Object data in JSON:
════════════════
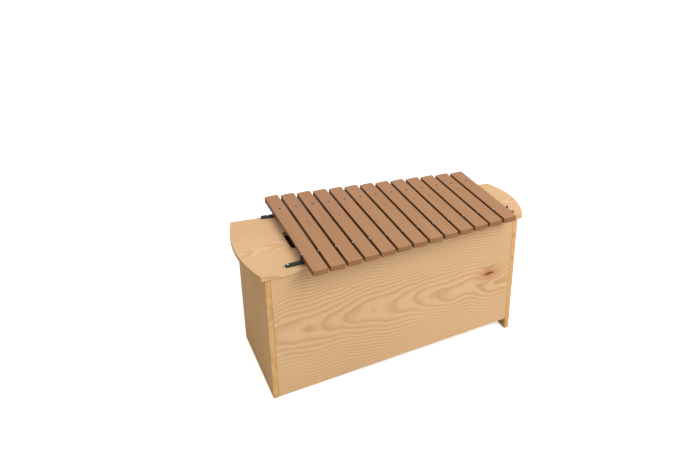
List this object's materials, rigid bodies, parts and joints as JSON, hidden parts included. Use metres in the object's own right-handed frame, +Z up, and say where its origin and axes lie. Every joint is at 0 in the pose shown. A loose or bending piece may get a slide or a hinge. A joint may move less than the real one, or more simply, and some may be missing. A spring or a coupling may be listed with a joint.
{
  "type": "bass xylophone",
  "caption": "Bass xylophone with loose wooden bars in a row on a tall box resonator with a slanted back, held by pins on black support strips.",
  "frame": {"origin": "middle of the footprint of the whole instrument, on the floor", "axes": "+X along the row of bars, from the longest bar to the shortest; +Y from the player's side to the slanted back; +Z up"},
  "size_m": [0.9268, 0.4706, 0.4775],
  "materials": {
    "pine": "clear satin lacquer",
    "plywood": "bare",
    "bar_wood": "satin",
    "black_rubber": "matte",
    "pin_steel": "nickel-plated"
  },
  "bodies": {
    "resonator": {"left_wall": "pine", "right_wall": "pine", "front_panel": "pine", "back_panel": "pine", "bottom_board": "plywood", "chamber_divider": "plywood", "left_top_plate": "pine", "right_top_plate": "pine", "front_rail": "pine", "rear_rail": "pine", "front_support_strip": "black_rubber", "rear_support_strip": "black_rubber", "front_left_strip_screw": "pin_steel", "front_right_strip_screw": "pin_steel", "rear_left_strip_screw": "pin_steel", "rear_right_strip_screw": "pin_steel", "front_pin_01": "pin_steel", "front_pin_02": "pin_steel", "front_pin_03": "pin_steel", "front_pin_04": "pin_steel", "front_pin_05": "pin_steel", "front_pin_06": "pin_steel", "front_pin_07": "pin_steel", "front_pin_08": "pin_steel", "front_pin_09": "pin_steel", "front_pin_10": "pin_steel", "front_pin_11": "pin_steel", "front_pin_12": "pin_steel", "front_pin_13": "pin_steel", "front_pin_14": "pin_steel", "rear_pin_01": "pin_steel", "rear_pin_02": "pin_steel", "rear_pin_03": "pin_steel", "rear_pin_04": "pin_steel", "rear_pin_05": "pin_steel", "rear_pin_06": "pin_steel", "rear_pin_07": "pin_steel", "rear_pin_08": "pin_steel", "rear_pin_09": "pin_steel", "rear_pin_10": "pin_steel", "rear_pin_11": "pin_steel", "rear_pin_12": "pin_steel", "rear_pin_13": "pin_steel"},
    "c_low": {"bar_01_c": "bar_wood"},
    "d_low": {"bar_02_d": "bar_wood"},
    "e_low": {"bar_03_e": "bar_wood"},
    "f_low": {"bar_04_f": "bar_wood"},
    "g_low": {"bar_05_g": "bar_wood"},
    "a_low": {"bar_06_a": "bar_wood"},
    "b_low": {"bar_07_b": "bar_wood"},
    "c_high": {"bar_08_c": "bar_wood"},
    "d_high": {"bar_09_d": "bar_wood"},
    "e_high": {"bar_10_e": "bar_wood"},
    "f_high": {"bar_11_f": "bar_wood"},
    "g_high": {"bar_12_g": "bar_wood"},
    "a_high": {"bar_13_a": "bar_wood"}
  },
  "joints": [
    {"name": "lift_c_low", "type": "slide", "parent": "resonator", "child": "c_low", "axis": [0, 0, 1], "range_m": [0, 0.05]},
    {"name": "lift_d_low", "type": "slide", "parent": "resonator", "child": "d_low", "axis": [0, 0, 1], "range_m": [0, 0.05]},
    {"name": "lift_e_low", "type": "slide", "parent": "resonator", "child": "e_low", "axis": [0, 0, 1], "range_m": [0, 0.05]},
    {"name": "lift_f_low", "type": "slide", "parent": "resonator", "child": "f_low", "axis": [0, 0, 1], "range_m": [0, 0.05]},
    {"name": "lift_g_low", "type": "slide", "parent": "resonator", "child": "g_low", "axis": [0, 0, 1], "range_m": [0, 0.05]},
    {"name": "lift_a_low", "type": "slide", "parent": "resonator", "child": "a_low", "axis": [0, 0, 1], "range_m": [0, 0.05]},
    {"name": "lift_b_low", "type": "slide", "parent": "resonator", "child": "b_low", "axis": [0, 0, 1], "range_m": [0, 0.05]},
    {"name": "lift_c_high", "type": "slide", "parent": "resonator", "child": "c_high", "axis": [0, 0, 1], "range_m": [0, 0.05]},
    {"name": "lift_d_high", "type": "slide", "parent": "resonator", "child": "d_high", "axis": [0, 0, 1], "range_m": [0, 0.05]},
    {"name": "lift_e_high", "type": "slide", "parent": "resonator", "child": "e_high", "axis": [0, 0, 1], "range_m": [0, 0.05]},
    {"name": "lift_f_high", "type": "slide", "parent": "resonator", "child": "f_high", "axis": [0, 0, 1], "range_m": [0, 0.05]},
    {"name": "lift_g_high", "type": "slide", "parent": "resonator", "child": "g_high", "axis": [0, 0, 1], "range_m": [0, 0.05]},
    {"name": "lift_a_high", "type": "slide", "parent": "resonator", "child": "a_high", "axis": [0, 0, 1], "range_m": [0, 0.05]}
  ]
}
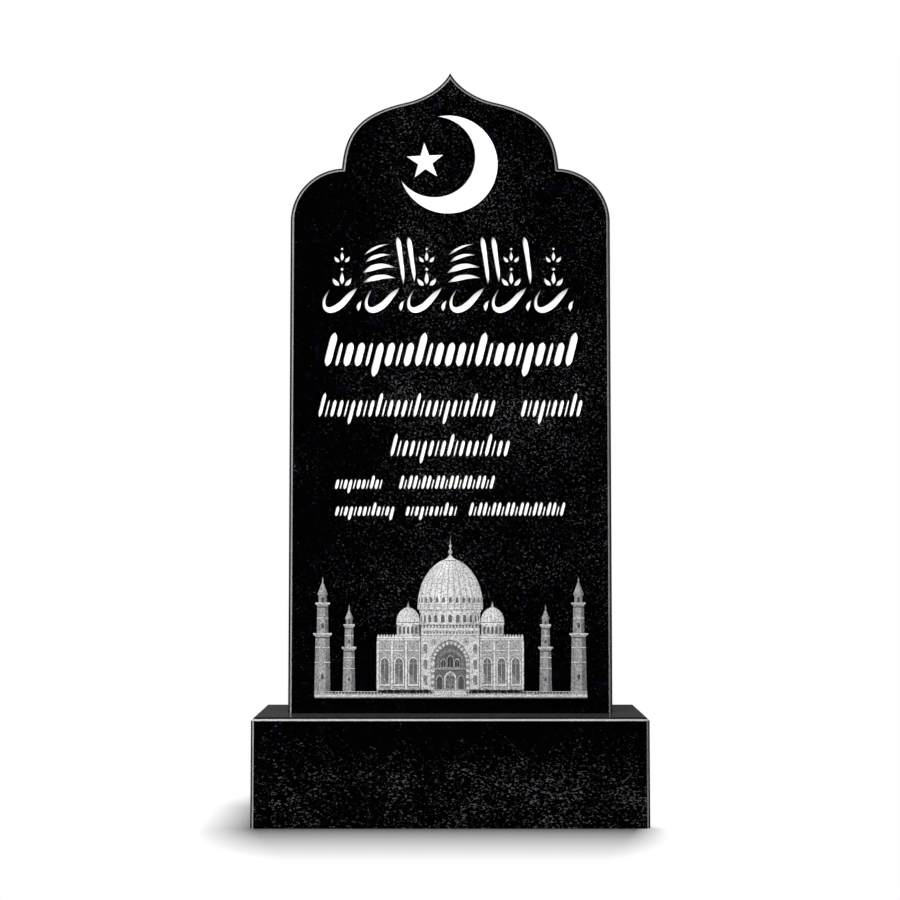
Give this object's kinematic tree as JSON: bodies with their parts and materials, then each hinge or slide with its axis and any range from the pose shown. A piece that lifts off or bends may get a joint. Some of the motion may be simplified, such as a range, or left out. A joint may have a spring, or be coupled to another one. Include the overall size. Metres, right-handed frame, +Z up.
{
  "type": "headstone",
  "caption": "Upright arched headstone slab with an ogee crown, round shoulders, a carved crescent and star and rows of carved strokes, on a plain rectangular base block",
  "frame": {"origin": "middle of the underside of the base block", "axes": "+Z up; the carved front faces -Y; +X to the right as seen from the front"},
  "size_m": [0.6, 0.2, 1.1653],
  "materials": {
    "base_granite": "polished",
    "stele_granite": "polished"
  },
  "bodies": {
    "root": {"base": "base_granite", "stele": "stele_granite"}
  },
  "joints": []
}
════════════════
# What to do
Extract all lines from the material above that include the word "hinge".

# Solution to the exercise
List this object's materials, rigid bodies, parts and joints as JSON, hidden parts included. Use metres in the object's own right-handed frame, +Z up, and say where its origin and axes lie. Every joint is at 0 in the pose shown. A loose or bending piece may get a slide or a hinge. A joint may move less than the real one, or more simply, and some may be missing. A spring or a coupling may be listed with a joint.
Give this object's kinematic tree as JSON: bodies with their parts and materials, then each hinge or slide with its axis and any range from the pose shown. A piece that lifts off or bends may get a joint. Some of the motion may be simplified, such as a range, or left out. A joint may have a spring, or be coupled to another one. Include the overall size. Metres, right-handed frame, +Z up.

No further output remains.